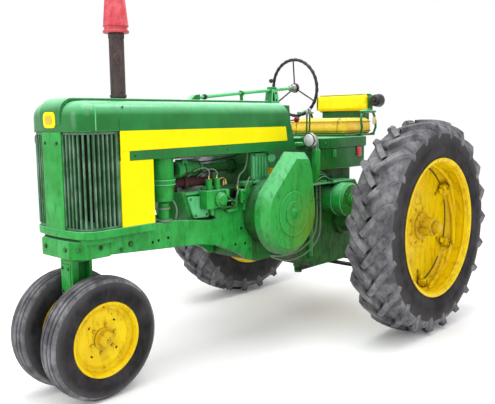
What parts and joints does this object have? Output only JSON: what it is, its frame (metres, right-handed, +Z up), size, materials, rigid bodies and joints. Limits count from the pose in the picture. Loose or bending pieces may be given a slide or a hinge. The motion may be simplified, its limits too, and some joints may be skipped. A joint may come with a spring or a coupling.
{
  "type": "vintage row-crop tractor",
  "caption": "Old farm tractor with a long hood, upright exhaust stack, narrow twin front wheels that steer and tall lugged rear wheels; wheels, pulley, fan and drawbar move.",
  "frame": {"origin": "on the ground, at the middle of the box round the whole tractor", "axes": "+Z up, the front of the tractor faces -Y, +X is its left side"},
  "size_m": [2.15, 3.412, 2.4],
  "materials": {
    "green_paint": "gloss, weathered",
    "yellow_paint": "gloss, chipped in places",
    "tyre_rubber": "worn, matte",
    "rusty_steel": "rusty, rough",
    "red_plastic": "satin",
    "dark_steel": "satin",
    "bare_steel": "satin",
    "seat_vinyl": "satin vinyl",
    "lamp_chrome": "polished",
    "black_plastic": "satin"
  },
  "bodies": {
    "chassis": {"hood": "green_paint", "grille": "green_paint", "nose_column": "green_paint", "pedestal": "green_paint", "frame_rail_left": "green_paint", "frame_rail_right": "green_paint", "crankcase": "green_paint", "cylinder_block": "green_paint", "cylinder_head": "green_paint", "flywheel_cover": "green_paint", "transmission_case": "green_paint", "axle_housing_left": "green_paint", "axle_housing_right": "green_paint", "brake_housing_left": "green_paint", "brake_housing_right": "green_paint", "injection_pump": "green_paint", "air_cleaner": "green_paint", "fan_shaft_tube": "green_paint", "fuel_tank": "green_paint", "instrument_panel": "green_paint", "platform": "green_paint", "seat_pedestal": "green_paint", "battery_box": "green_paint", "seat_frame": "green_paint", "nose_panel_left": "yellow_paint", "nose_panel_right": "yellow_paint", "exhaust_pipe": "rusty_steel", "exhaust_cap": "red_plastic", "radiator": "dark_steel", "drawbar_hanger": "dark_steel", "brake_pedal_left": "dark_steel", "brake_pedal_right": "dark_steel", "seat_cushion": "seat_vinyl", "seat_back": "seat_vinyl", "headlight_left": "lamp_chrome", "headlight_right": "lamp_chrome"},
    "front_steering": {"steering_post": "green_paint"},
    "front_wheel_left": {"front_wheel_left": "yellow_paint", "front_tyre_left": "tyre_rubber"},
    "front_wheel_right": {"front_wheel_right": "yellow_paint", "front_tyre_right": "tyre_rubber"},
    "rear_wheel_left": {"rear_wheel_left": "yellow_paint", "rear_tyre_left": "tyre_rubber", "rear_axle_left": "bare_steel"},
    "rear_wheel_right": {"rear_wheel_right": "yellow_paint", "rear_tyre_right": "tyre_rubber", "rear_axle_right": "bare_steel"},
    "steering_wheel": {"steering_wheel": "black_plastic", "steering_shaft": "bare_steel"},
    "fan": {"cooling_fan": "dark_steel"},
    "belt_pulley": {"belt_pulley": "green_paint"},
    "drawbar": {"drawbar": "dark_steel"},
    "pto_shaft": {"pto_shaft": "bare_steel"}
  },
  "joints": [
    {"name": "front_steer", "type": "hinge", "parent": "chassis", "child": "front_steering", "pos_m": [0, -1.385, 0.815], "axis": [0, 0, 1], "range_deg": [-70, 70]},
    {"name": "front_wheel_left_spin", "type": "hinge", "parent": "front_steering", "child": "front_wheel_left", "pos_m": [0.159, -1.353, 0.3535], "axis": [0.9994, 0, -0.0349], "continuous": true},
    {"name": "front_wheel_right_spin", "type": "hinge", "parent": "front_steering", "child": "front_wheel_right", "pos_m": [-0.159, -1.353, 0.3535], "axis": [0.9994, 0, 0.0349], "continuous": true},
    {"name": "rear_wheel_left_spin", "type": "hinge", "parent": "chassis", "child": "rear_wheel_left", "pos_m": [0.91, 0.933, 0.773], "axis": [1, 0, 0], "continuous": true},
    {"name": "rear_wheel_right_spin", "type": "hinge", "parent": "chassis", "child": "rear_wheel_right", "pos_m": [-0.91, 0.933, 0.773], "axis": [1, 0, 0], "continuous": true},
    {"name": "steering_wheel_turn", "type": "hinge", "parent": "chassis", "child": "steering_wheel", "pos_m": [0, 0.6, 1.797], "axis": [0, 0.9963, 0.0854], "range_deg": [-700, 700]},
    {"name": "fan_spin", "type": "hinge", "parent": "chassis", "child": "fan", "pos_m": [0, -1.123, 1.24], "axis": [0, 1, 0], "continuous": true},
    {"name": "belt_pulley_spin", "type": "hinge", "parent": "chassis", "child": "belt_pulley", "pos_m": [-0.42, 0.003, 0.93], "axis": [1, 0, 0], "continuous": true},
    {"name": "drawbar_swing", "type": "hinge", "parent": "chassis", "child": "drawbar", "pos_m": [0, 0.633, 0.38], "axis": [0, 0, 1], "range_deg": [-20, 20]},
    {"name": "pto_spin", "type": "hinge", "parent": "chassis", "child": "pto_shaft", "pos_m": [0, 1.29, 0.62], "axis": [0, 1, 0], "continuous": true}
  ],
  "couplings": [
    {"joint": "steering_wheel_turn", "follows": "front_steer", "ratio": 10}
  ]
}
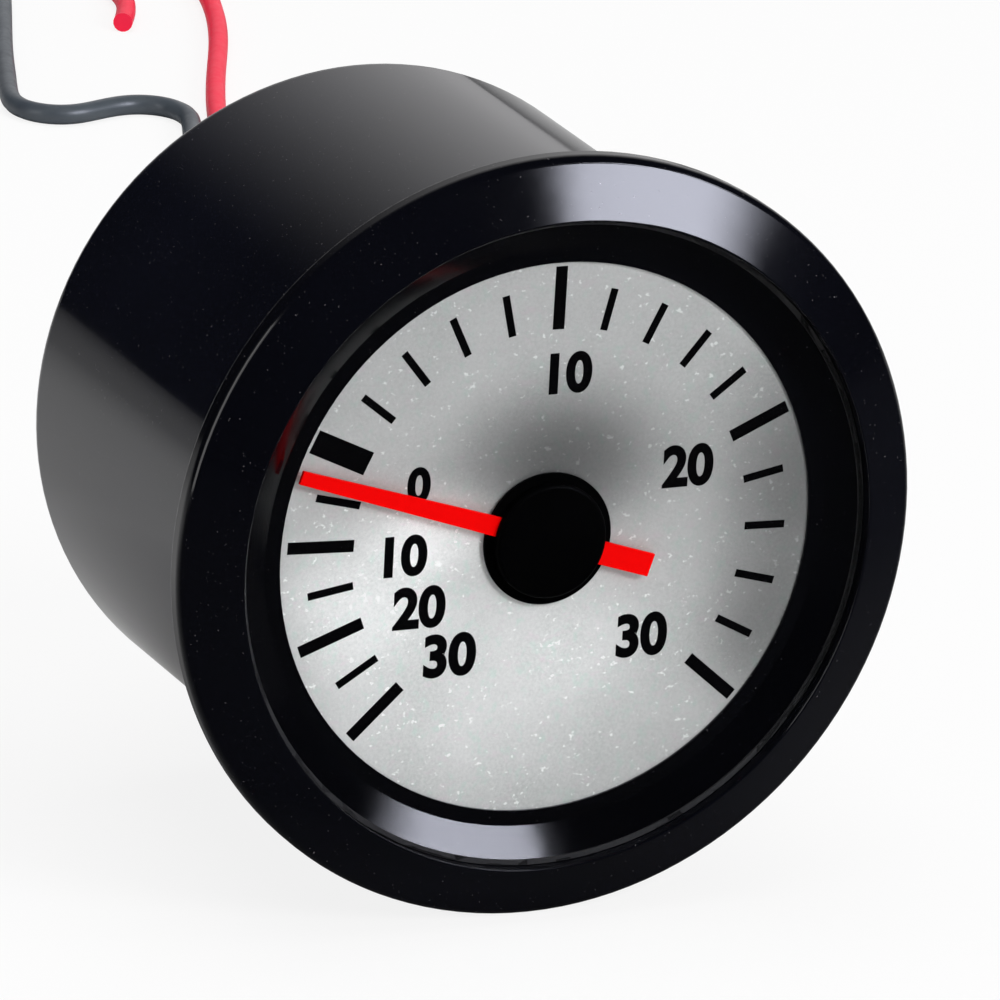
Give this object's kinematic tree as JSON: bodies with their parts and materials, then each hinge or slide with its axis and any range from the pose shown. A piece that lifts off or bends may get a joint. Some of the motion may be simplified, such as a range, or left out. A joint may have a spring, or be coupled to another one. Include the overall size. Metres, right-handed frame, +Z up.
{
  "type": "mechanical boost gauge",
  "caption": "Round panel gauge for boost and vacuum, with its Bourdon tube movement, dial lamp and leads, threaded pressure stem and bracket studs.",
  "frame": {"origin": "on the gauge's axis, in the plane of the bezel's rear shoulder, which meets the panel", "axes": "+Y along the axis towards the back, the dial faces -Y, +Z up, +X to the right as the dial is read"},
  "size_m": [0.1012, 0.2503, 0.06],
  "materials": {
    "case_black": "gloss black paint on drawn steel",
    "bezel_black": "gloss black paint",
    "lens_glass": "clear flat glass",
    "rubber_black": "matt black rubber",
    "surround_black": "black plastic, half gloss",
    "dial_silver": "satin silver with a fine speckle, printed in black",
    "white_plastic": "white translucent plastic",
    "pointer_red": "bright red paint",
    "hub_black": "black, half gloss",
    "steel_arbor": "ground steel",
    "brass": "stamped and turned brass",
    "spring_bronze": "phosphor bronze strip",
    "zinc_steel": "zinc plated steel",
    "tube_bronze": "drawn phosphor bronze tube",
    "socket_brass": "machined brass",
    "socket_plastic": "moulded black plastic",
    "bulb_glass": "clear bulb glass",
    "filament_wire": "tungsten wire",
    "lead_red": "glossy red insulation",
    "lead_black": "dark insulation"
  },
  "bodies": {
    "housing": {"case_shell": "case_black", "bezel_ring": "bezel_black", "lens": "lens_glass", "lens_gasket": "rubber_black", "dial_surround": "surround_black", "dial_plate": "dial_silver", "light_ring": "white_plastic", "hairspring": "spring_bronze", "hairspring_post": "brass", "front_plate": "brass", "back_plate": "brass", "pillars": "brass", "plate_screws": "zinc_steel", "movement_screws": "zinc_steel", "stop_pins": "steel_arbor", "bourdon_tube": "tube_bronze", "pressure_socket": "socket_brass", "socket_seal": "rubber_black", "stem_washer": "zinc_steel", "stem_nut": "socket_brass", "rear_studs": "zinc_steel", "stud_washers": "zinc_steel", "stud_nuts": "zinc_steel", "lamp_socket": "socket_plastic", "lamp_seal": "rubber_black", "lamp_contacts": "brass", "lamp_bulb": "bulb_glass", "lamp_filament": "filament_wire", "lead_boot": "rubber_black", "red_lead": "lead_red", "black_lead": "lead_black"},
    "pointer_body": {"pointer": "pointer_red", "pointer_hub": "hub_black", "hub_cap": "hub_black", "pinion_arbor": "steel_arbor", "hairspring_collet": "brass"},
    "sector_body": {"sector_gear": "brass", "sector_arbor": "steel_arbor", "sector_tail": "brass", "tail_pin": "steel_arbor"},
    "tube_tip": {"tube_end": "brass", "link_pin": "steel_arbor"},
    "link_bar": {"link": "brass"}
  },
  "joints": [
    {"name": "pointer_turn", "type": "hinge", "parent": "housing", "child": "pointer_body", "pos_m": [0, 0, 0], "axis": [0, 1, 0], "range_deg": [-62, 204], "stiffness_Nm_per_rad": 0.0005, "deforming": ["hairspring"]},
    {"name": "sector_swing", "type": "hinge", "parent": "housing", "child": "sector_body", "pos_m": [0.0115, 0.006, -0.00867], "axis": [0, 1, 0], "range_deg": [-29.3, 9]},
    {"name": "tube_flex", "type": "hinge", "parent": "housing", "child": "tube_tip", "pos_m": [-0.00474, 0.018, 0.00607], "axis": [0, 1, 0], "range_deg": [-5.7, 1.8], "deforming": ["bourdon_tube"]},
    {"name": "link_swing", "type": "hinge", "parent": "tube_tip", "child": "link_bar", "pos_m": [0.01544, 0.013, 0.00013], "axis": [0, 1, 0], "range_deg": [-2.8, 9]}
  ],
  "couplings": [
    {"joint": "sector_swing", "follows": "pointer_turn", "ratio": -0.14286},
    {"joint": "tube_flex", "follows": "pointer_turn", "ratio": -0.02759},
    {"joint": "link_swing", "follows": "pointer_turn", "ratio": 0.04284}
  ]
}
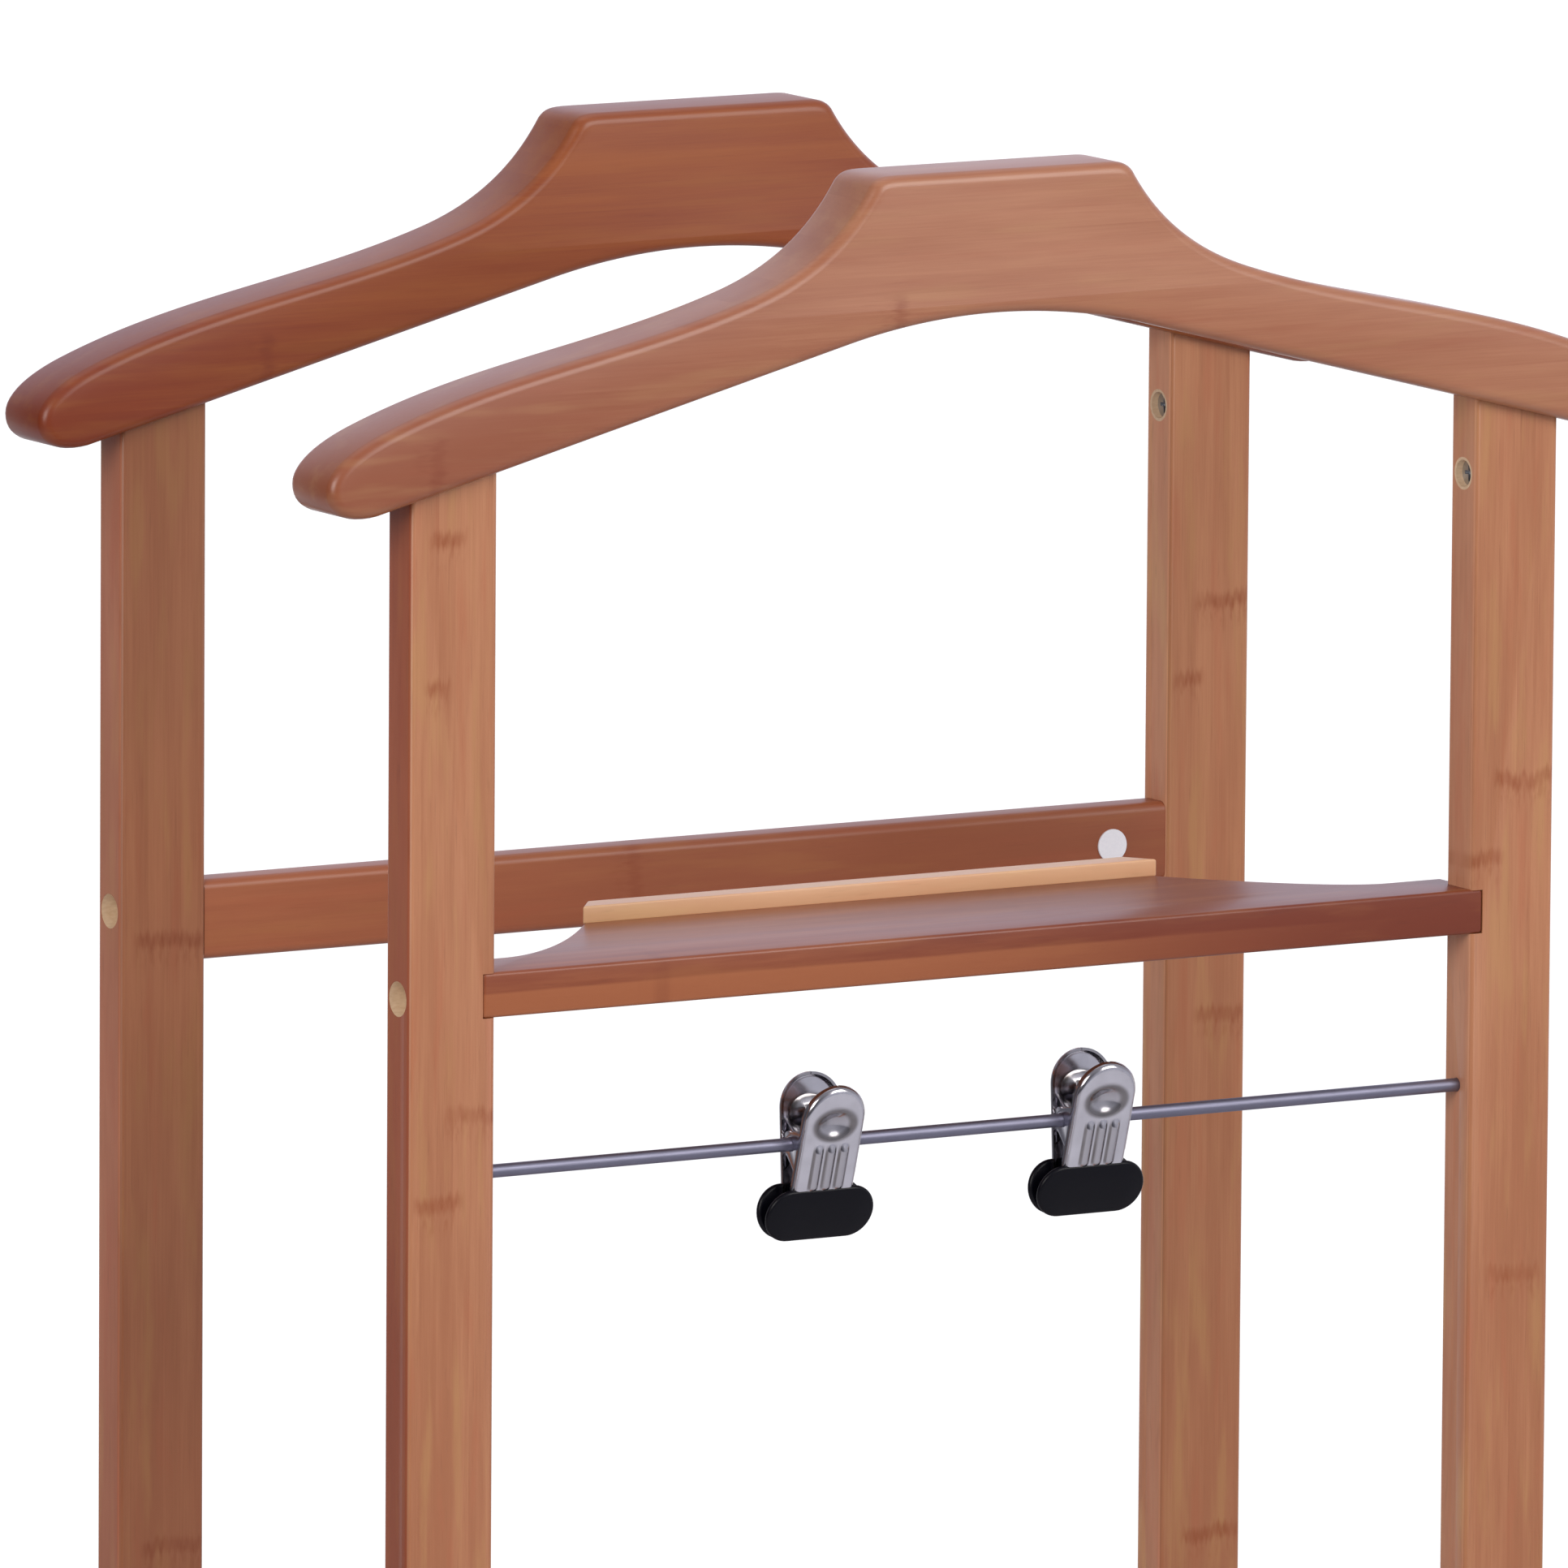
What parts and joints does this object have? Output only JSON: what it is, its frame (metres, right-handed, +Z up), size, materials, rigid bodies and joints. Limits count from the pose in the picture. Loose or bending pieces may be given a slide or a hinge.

What this task involves
Track down all lines above with the string "that" and copy them.

Response for this exercise
  "caption": "Old farm tractor with a long hood, upright exhaust stack, narrow twin front wheels that steer and tall lugged rear wheels; wheels, pulley, fan and drawbar move.",
Give this object's kinematic tree as JSON: bodies with their parts and materials, then each hinge or slide with its axis and any range from the pose shown. A piece that lifts off or bends may get a joint. Some of the motion may be simplified, such as a range, or left out. A joint may have a spring, or be coupled to another one. Include the overall size. Metres, right-handed frame, +Z up.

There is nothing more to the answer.